── GIVEN DATA

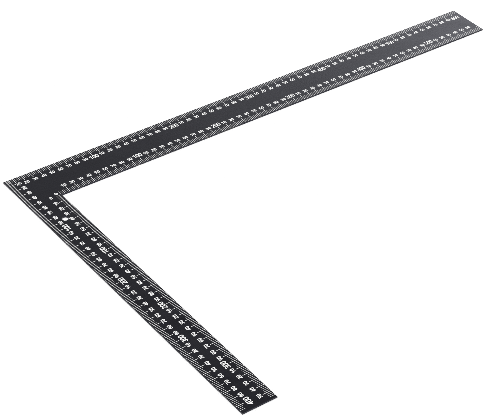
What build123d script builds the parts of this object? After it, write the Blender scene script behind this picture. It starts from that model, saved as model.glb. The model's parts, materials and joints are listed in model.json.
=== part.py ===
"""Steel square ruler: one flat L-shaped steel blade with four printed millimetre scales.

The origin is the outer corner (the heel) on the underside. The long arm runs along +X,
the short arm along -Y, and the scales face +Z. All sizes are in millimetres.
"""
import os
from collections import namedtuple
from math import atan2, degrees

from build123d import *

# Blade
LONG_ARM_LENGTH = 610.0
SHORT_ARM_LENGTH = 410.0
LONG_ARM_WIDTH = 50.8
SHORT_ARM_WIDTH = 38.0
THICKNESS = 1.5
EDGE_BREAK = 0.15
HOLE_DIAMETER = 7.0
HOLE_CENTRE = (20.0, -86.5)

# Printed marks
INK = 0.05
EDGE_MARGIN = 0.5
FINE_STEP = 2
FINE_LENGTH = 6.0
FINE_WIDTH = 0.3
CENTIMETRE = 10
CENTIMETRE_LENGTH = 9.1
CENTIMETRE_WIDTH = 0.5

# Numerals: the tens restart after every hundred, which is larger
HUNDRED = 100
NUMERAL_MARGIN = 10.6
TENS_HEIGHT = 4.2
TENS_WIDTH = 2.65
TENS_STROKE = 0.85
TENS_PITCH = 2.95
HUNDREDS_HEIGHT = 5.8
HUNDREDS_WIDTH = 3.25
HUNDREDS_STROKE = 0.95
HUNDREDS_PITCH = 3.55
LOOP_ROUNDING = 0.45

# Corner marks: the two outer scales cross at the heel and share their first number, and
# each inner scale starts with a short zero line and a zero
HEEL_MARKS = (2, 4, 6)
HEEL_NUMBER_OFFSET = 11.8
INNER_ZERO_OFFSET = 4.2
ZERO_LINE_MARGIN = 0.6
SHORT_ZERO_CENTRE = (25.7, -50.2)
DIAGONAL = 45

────

> _DO THIS_: Return exactly, please, the lines of the material from the first one down to and including the line where "printed millimetre scales." appears.

> _TASK SOLUTION_:
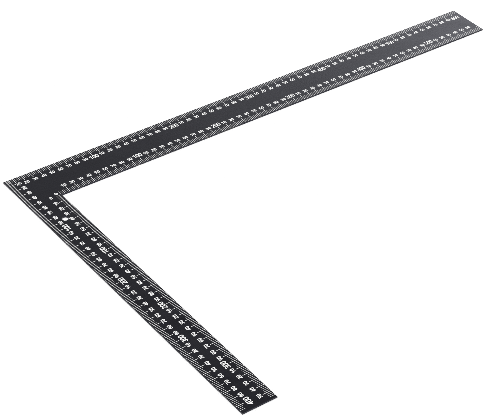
What build123d script builds the parts of this object? After it, write the Blender scene script behind this picture. It starts from that model, saved as model.glb. The model's parts, materials and joints are listed in model.json.
=== part.py ===
"""Steel square ruler: one flat L-shaped steel blade with four printed millimetre scales.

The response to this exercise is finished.